▶ [Written problem]
Each line of the data that includes the string "Identity" is to be copied out.
** start of Recorded information **
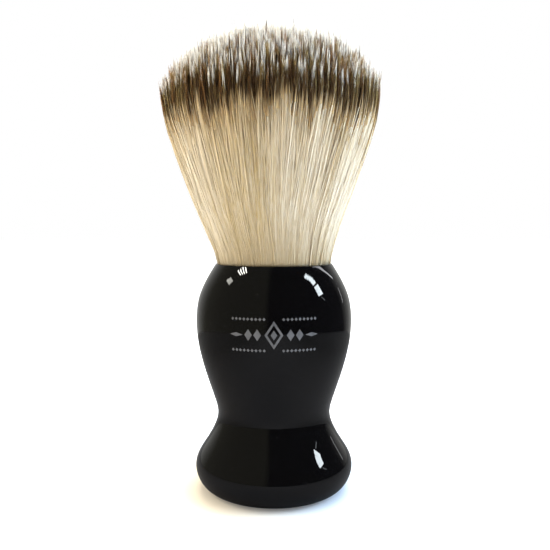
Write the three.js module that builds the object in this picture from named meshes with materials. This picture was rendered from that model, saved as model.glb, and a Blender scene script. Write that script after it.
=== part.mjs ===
// A shaving brush: a turned black resin handle, a steel weight in its foot, and a glued-in knot of fine fibres.
// Millimetres, +Z up. The origin is the centre of the face that the brush stands on.
// Every piece is a solid of revolution about Z, apart from the thread that binds the fibres.
import * as THREE from "three";
import { NURBSCurve } from "three/addons/curves/NURBSCurve.js";

// Driving dimensions.
const HANDLE_HEIGHT = 51;
const LOFT = 52; // free length of the longest fibres, above the handle
const FIT_GAP = 0.05; // left between faces that touch
const ROUND_SIDES = 56; // facets round a large piece
const SMALL_SIDES = 40; // facets round a piece hidden in the handle

// Handle. Its outside is one smooth curve held by these (radius, height) points, from the foot up to the rim.
const HANDLE_OUTLINE = [
  [12.1, 0], // edge of the face that it stands on
  [14.8, 0], // the foot rolls out of that face
  [17.3, 2.0],
  [18.4, 6.7], // widest part of the foot
  [15.1, 10.9],
  [12.5, 16.0], // waist
  [12.8, 19.2],
  [15.0, 25.1],
  [17.4, 33.4],
  [17.7, 41.2], // widest part of the bulb
  [16.4, 45.9],
  [13.1, HANDLE_HEIGHT - 0.1], // rim
];
const OUTLINE_STEPS = 30;
const RIM_ROUNDING = 0.1;

// Socket that the knot is glued into.
const SOCKET_RADIUS = 12.2;
const SOCKET_DEPTH = 13.5;
const SOCKET_FLOOR = HANDLE_HEIGHT - SOCKET_DEPTH;

// Weight pocket, which opens into the recess of the base plug.
const POCKET_RADIUS = 7.2;
const POCKET_TOP = 30;
const RECESS_RADIUS = 10.3;
const RECESS_DEPTH = 1.8;

// Base plug, flush with the face that the brush stands on: a flange in the recess and a spigot into the pocket.
const PLUG_GRIP = 0.1; // radial play of flange and spigot
const SPIGOT_TOP = 6;
const PLUG_CHAMFER = 0.3;

// Weight, held against the top of its pocket by a bead of adhesive.
const WEIGHT_RADIUS = 6.9;
const WEIGHT_CHAMFER = 0.8;
const BEAD_THICKNESS = 0.6;

// Knot: ring, resin, thread and fibres, in a film of adhesive.
const FILM_THICKNESS = 0.35;
const FILM_HEIGHT = 7.5;
const RING_WALL = 0.7;
const RING_HEIGHT = 11;
const RING_FLANGE = 0.8;
const RING_HOLE_RADIUS = 9.4;
const ROOT_RESIN_HEIGHT = 8;
const THREAD_DIAMETER = 0.6;
const THREAD_TURNS = 3;
const THREAD_PITCH = 0.66;
const THREAD_GAP = 0.2; // left all round the thread
const THREAD_SIDES = 6;
const THREAD_STEPS_PER_TURN = 18;

// Free fibres, as one bundle: (radius, height above the rim) up the outside, and a dome of tips on top.
const FAN_OUTLINE = [
  [12.1, 0],
  [13.2, 3.5],
  [15.8, 10],
  [18.6, 17],
  [20.8, 24],
  [23.2, 30],
  [24.5, 34],
  [24.8, 37.5], // widest, where the tips begin
];
const FAN_STEPS = 12;
const DOME_STEPS = 8;

// Stations along the axis that follow from the above.
const RING_OUTER = SOCKET_RADIUS - FILM_THICKNESS - 2 * FIT_GAP;
const RING_INNER = RING_OUTER - RING_WALL;
const RING_BOTTOM = SOCKET_FLOOR + FILM_THICKNESS + 2 * FIT_GAP;
const RING_TOP = RING_BOTTOM + RING_HEIGHT;
const RESIN_RADIUS = RING_INNER - FIT_GAP;
const RESIN_TOP = RING_BOTTOM + RING_FLANGE + ROOT_RESIN_HEIGHT;
const THREAD_RADIUS = RESIN_RADIUS - THREAD_DIAMETER / 2 - FIT_GAP;
const THREAD_BOTTOM = RESIN_TOP + THREAD_DIAMETER;
const THREAD_TOP = THREAD_BOTTOM + THREAD_TURNS * THREAD_PITCH;
const WAIST_RADIUS = THREAD_RADIUS - THREAD_DIAMETER / 2 - THREAD_GAP; // fibres under the thread

const FINISHES = {
  black_resin: { color: 0x08080a, roughness: 0.06, metalness: 0 },
  black_plastic: { color: 0x131315, roughness: 0.5, metalness: 0 },
  steel: { color: 0x9b9da0, roughness: 0.35, metalness: 1 },
  clear_adhesive: { color: 0xcfc6a8, roughness: 0.25, metalness: 0 },
  grey_plastic: { color: 0x5d5f63, roughness: 0.55, metalness: 0 },
  amber_resin: { color: 0xa8742c, roughness: 0.2, metalness: 0 },
  waxed_thread: { color: 0xe6dcc4, roughness: 0.8, metalness: 0 },
  fibre: { color: 0xdccba6, roughness: 0.6, metalness: 0 },
};

/** A cubic B-spline that starts and ends on the first and last of its points, as plain points. */
function smooth(points, steps) {
  const degree = 3;
  const spans = points.length - degree;
  const knots = points.map((_, i) => Math.max(0, i - degree)).concat(Array(degree + 1).fill(spans));
  const control = points.map(([x, y]) => new THREE.Vector4(x, y, 0, 1));
  const curve = new NURBSCurve(degree, knots, control);
  return curve.getPoints(steps).map((p) => [p.x, p.y]);
}

/** A named piece turned about Z from a closed (radius, height) profile. */
function turned(name, finish, profile, sides = SMALL_SIDES) {
  const points = profile.map(([radius, height]) => new THREE.Vector2(radius, height));
  const geometry = new THREE.LatheGeometry(points, sides);
  geometry.rotateX(Math.PI / 2);
  return named(name, finish, geometry);
}

function named(name, finish, geometry) {
  const mesh = new THREE.Mesh(geometry, new THREE.MeshStandardMaterial(FINISHES[finish]));
  mesh.name = name;
  return mesh;
}

/** The profile of a plain disc or rod with both edges chamfered. */
function rod(radius, bottom, top, chamfer) {
  return [
    [0, bottom],
    [radius - chamfer, bottom],
    [radius, bottom + chamfer],
    [radius, top - chamfer],
    [radius - chamfer, top],
    [0, top],
  ];
}

function handleBody() {
  return turned(
    "handle_body",
    "black_resin",
    [
      [0, POCKET_TOP],
      [POCKET_RADIUS, POCKET_TOP],
      [POCKET_RADIUS, RECESS_DEPTH],
      [RECESS_RADIUS, RECESS_DEPTH],
      [RECESS_RADIUS, 0],
      ...smooth(HANDLE_OUTLINE, OUTLINE_STEPS),
      [HANDLE_OUTLINE.at(-1)[0] - RIM_ROUNDING, HANDLE_HEIGHT],
      [SOCKET_RADIUS + RIM_ROUNDING, HANDLE_HEIGHT],
      [SOCKET_RADIUS, HANDLE_HEIGHT - RIM_ROUNDING],
      [SOCKET_RADIUS, SOCKET_FLOOR],
      [0, SOCKET_FLOOR],
    ],
    ROUND_SIDES,
  );
}

function basePlug() {
  const flange = RECESS_RADIUS - PLUG_GRIP;
  const spigot = POCKET_RADIUS - PLUG_GRIP;
  const shoulder = RECESS_DEPTH - FIT_GAP;
  return turned("base_plug", "black_plastic", [
    [0, 0],
    [flange - PLUG_CHAMFER, 0],
    [flange, PLUG_CHAMFER],
    [flange, shoulder],
    [spigot, shoulder],
    [spigot, SPIGOT_TOP - PLUG_CHAMFER],
    [spigot - PLUG_CHAMFER, SPIGOT_TOP],
    [0, SPIGOT_TOP],
  ]);
}

function weightSlug() {
  const top = POCKET_TOP - BEAD_THICKNESS - 2 * FIT_GAP;
  return turned("weight_slug", "steel", rod(WEIGHT_RADIUS, SPIGOT_TOP + FIT_GAP, top, WEIGHT_CHAMFER));
}

function weightAdhesive() {
  const top = POCKET_TOP - FIT_GAP;
  const radius = WEIGHT_RADIUS - WEIGHT_CHAMFER;
  return turned("weight_adhesive", "clear_adhesive", rod(radius, top - BEAD_THICKNESS, top, BEAD_THICKNESS / 3));
}

/** A thin cup of adhesive: the bed under the knot ring and the film up its side. */
function knotAdhesive() {
  const outer = SOCKET_RADIUS - FIT_GAP;
  const inner = outer - FILM_THICKNESS;
  const floor = SOCKET_FLOOR + FIT_GAP;
  const bed = floor + FILM_THICKNESS;
  return turned("knot_adhesive", "clear_adhesive", [
    [0, floor],
    [outer, floor],
    [outer, floor + FILM_HEIGHT],
    [inner, floor + FILM_HEIGHT],
    [inner, bed],
    [0, bed],
  ]);
}

/** The ring round the roots, with a flange under it that keeps the resin in. */
function knotRing() {
  return turned("knot_ring", "grey_plastic", [
    [RING_HOLE_RADIUS, RING_BOTTOM],
    [RING_OUTER, RING_BOTTOM],
    [RING_OUTER, RING_TOP],
    [RING_INNER, RING_TOP],
    [RING_INNER, RING_BOTTOM + RING_FLANGE],
    [RING_HOLE_RADIUS, RING_BOTTOM + RING_FLANGE],
    [RING_HOLE_RADIUS, RING_BOTTOM],
  ]);
}

/** Cast resin that holds the fibres' ends, keyed into the hole of the ring. */
function rootPlug() {
  const key = RING_HOLE_RADIUS - FIT_GAP;
  const shoulder = RING_BOTTOM + RING_FLANGE + FIT_GAP;
  return turned("root_plug", "amber_resin", [
    [0, RING_BOTTOM],
    [key, RING_BOTTOM],
    [key, shoulder],
    [RESIN_RADIUS, shoulder],
    [RESIN_RADIUS, RESIN_TOP],
    [0, RESIN_TOP],
  ]);
}

/** A few touching turns of thread, wound tight round the fibres just above their resin. */
class Winding extends THREE.Curve {
  getPoint(t, target = new THREE.Vector3()) {
    const angle = 2 * Math.PI * THREAD_TURNS * t;
    return target.set(
      THREAD_RADIUS * Math.cos(angle),
      THREAD_RADIUS * Math.sin(angle),
      THREAD_BOTTOM + THREAD_TURNS * THREAD_PITCH * t,
    );
  }
}

function bindingThread() {
  const section = new THREE.Shape();
  for (let i = 0; i < THREAD_SIDES; i++) {
    const angle = (2 * Math.PI * i) / THREAD_SIDES;
    const x = (THREAD_DIAMETER / 2) * Math.cos(angle);
    const y = (THREAD_DIAMETER / 2) * Math.sin(angle);
    if (i === 0) section.moveTo(x, y);
    else section.lineTo(x, y);
  }
  section.closePath();
  const steps = THREAD_TURNS * THREAD_STEPS_PER_TURN;
  const geometry = new THREE.ExtrudeGeometry(section, { steps, extrudePath: new Winding(), bevelEnabled: false });
  return named("binding_thread", "waxed_thread", geometry);
}

/** The fibres: drawn in by the thread, filling the socket's mouth, fanning out and ending in a dome. */
function bristleBundle() {
  const bottom = RESIN_TOP + FIT_GAP;
  const grooveTop = THREAD_TOP + THREAD_DIAMETER / 2 + THREAD_GAP;
  const fan = smooth(FAN_OUTLINE, FAN_STEPS).map(([radius, height]) => [radius, HANDLE_HEIGHT + height]);
  const [shoulderRadius, shoulderHeight] = fan.at(-1);
  const domeHeight = HANDLE_HEIGHT + LOFT - shoulderHeight;
  const dome = [];
  for (let i = 1; i < DOME_STEPS; i++) {
    const angle = (Math.PI / 2) * (i / DOME_STEPS);
    dome.push([shoulderRadius * Math.cos(angle), shoulderHeight + domeHeight * Math.sin(angle)]);
  }
  return turned(
    "bristle_bundle",
    "fibre",
    [
      [0, bottom],
      [WAIST_RADIUS, bottom],
      [WAIST_RADIUS, grooveTop],
      [RESIN_RADIUS, grooveTop + (RESIN_RADIUS - WAIST_RADIUS)],
      ...fan,
      ...dome,
      [0, HANDLE_HEIGHT + LOFT],
    ],
    ROUND_SIDES,
  );
}

const brush = new THREE.Group();
brush.add(
  handleBody(),
  basePlug(),
  weightSlug(),
  weightAdhesive(),
  knotAdhesive(),
  knotRing(),
  rootPlug(),
  bindingThread(),
  bristleBundle(),
);

export default brush;
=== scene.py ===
"""The looks of a shaving brush: a polished black resin handle and a fan-shaped, two-band knot of fine fibres.

Lengths are in metres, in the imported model's frame: +Z runs up the brush and -Y is its front. Sizes that the
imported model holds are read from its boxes; the others are fields of the class whose pieces they shape.
"""

from __future__ import annotations

import logging
import math
from collections.abc import Iterable, Iterator
from contextlib import contextmanager
from dataclasses import dataclass, field
from enum import Enum

import bpy
import numpy as np
from mathutils import Euler, Matrix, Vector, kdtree


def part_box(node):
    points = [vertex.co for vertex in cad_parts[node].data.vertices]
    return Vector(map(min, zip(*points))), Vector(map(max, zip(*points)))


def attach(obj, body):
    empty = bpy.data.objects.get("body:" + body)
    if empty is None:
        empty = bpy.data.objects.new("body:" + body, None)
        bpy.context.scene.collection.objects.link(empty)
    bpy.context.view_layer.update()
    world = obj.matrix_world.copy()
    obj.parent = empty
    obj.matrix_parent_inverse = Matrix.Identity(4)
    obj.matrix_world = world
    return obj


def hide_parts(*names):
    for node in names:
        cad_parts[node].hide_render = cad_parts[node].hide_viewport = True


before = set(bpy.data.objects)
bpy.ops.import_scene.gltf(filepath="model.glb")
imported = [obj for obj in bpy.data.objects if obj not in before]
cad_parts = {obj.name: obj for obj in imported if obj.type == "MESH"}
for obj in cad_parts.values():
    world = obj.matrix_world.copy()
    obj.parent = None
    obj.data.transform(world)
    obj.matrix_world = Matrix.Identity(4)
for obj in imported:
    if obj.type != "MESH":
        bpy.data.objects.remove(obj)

log = logging.getLogger("shaving_brush")

MM = 0.001
BODY = "root"
TOUCH = 0.05 * MM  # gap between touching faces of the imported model
WELD = 0.002 * MM  # vertices nearer than this are one
MOST_TRIANGLES = 190_000  # in one piece

PANE_DISTANCE = 1.3  # from the brush to the mirrored windows

Pair = tuple[float, float]
Colour = tuple[float, float, float]
Outline = list[Pair]
Edge = tuple[Pair, Pair]  # azimuth and elevation of an edge's two ends

BLACK: Colour = (0.0, 0.0, 0.0)
WHITE: Colour = (1.0, 1.0, 1.0)


# ------------------------------------------------------------------------------
# Modelling
# ------------------------------------------------------------------------------


def deselect_all() -> None:
    """Leaves object mode with nothing selected."""
    if bpy.context.mode != "OBJECT":
        bpy.ops.object.mode_set(mode="OBJECT")
    bpy.ops.object.select_all(action="DESELECT")


def choose(piece: bpy.types.Object) -> None:
    """Makes one object the only selected one, and the active one."""
    deselect_all()
    piece.select_set(True)
    bpy.context.view_layer.objects.active = piece


@contextmanager
def editing() -> Iterator[None]:
    """Edits the active piece's mesh, starting with all of it selected."""
    bpy.ops.object.mode_set(mode="EDIT")
    bpy.ops.mesh.select_all(action="SELECT")
    yield
    bpy.ops.object.mode_set(mode="OBJECT")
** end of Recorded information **
▶ [Written answer]
    obj.matrix_parent_inverse = Matrix.Identity(4)
    obj.matrix_world = Matrix.Identity(4)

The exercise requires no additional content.